* SUPPLIED MATERIAL
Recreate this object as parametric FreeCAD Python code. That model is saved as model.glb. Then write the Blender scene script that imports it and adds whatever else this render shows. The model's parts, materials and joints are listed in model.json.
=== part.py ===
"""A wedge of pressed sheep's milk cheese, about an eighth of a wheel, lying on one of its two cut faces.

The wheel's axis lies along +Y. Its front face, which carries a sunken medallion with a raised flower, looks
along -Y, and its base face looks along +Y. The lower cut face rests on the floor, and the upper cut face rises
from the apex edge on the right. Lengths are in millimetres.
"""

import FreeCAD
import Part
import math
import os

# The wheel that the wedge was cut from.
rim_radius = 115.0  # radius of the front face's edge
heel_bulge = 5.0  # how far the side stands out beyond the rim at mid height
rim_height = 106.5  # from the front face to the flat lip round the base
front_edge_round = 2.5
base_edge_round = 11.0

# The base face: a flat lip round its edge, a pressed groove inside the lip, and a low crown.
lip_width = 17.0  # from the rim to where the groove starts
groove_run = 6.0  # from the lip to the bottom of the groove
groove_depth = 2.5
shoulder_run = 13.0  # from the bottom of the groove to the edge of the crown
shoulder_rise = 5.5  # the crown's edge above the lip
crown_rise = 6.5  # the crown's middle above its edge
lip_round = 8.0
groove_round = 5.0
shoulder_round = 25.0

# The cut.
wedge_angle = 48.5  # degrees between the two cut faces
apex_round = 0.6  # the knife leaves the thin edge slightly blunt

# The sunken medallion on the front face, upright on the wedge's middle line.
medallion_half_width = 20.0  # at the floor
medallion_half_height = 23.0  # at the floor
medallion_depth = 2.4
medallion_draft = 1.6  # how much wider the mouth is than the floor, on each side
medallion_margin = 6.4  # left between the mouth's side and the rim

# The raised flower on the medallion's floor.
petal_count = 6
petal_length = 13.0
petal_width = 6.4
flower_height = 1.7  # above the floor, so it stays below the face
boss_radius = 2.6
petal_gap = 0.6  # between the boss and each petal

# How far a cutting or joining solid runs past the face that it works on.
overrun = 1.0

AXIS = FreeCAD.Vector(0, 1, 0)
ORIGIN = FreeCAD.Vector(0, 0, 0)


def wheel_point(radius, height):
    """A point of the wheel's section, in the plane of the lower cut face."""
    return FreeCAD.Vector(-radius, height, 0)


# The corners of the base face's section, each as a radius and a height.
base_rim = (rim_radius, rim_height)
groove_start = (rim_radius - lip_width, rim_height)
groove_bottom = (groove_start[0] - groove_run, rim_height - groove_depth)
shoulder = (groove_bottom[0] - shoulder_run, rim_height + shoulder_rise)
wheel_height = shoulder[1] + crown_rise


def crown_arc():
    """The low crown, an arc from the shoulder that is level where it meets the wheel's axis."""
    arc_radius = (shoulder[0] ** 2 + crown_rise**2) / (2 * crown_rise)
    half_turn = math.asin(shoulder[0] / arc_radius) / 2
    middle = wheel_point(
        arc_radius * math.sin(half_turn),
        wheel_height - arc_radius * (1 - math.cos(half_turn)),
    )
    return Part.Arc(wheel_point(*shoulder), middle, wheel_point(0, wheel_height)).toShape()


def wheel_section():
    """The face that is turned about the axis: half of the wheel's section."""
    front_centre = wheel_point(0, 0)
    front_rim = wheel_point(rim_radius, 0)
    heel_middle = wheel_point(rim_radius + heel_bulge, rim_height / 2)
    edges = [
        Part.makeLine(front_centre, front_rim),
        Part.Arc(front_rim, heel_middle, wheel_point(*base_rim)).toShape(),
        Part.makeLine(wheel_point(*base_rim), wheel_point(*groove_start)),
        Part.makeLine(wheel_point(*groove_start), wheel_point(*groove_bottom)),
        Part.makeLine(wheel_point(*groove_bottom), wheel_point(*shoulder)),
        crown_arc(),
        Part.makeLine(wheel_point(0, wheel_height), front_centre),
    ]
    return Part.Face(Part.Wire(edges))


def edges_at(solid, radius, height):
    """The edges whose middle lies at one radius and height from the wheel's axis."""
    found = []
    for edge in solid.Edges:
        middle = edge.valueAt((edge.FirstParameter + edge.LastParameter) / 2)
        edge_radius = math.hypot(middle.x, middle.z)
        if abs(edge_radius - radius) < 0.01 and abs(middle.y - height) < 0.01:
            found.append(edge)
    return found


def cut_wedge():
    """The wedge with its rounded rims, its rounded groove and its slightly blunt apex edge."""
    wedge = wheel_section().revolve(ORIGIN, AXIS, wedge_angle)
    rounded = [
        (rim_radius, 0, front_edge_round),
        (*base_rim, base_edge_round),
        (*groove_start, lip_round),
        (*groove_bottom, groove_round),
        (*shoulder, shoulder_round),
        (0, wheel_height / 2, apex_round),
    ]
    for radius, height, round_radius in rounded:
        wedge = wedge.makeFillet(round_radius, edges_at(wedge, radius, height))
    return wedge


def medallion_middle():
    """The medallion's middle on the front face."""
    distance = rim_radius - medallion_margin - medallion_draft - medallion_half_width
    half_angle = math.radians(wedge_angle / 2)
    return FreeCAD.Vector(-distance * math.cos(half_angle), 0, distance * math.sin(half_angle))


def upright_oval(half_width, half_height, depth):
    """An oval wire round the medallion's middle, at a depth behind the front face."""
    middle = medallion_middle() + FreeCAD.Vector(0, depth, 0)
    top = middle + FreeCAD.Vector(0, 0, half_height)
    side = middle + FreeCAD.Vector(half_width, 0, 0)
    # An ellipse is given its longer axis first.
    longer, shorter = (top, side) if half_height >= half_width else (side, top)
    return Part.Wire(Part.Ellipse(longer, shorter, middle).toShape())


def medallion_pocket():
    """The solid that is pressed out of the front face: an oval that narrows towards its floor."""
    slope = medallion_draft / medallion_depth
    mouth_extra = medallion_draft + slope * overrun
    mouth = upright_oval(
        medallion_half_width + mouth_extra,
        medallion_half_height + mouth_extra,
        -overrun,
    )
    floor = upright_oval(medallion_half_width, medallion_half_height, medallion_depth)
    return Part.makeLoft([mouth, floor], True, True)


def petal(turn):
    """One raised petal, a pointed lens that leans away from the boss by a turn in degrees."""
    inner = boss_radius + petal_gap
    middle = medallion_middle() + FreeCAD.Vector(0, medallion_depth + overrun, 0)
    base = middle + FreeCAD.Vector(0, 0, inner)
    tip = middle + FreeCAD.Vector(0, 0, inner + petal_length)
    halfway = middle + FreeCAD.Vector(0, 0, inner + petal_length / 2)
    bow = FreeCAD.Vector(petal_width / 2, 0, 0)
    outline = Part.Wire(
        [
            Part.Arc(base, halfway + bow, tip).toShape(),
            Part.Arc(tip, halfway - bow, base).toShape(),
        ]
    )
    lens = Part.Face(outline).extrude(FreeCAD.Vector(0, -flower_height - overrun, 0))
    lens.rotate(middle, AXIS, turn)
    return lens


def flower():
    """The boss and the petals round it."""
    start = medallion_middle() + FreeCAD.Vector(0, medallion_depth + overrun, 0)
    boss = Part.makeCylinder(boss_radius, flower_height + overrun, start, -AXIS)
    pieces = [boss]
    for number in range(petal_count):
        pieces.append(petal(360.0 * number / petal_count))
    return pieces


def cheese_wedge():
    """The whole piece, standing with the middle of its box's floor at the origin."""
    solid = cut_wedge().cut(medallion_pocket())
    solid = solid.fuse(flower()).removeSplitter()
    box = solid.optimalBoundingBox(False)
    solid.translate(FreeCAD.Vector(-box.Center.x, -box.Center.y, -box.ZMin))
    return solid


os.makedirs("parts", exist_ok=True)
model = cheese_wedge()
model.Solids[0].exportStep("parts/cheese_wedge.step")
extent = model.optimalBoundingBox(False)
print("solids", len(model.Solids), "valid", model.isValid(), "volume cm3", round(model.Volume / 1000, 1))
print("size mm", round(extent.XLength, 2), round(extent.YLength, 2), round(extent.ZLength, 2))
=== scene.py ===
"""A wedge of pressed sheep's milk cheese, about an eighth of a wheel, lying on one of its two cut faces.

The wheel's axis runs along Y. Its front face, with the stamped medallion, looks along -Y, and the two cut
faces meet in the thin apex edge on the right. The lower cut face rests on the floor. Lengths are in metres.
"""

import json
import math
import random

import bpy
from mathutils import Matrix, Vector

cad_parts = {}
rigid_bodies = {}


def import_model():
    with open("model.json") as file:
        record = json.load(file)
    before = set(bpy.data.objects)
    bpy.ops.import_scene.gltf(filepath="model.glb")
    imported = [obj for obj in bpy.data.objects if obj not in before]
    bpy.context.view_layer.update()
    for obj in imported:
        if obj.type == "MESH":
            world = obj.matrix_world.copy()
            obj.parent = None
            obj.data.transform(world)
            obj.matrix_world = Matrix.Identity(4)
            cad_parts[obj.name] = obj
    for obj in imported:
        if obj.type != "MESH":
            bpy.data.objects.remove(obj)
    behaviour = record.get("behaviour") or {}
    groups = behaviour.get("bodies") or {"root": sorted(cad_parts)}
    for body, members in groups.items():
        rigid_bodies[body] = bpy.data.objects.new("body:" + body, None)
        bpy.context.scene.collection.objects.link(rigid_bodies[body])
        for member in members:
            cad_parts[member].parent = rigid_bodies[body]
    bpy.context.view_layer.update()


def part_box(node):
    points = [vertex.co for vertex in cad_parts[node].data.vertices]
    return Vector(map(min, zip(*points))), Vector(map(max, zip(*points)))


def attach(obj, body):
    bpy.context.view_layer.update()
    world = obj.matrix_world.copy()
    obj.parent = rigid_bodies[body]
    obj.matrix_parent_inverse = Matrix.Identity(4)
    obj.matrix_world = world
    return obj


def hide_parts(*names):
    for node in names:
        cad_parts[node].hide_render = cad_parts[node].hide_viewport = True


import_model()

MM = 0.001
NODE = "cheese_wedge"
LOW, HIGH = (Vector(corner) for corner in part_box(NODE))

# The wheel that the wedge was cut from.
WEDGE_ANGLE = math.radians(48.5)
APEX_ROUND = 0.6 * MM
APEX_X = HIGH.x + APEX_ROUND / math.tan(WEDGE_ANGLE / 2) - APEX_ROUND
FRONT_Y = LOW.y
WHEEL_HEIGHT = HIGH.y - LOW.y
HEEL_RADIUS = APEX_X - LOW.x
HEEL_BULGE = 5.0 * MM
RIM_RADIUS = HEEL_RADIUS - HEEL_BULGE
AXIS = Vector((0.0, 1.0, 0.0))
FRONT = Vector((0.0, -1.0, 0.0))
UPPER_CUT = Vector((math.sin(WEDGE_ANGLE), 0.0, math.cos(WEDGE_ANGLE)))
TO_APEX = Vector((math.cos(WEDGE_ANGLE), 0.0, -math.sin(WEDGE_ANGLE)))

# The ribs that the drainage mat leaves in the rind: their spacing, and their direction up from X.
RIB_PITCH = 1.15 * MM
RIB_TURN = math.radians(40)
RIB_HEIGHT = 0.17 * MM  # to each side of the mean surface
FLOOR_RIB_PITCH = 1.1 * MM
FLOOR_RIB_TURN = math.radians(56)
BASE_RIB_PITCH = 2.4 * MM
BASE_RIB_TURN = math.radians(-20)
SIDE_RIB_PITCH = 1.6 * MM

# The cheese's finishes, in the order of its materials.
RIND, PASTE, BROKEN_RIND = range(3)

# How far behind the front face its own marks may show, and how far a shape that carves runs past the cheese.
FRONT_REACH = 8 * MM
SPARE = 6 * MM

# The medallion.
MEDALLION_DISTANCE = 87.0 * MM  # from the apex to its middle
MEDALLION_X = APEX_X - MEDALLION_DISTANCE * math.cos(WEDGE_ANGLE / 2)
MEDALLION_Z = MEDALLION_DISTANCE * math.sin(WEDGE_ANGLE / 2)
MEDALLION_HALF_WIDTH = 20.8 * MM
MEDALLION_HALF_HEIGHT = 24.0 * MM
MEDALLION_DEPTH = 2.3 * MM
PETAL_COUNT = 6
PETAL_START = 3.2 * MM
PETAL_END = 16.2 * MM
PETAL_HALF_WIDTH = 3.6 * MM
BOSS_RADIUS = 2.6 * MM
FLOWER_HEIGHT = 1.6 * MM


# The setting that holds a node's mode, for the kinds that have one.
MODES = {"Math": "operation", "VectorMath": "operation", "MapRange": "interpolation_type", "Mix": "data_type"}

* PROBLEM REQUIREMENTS
Extract and reproduce exactly the lines opening with the line containing "round(model.Volume / 1000, 1))" and closing with the line containing "before = set(bpy.data.objects)", inclusive.

* REPLY
print("solids", len(model.Solids), "valid", model.isValid(), "volume cm3", round(model.Volume / 1000, 1))
print("size mm", round(extent.XLength, 2), round(extent.YLength, 2), round(extent.ZLength, 2))
=== scene.py ===
"""A wedge of pressed sheep's milk cheese, about an eighth of a wheel, lying on one of its two cut faces.

The wheel's axis runs along Y. Its front face, with the stamped medallion, looks along -Y, and the two cut
faces meet in the thin apex edge on the right. The lower cut face rests on the floor. Lengths are in metres.
"""

import json
import math
import random

import bpy
from mathutils import Matrix, Vector

cad_parts = {}
rigid_bodies = {}


def import_model():
    with open("model.json") as file:
        record = json.load(file)
    before = set(bpy.data.objects)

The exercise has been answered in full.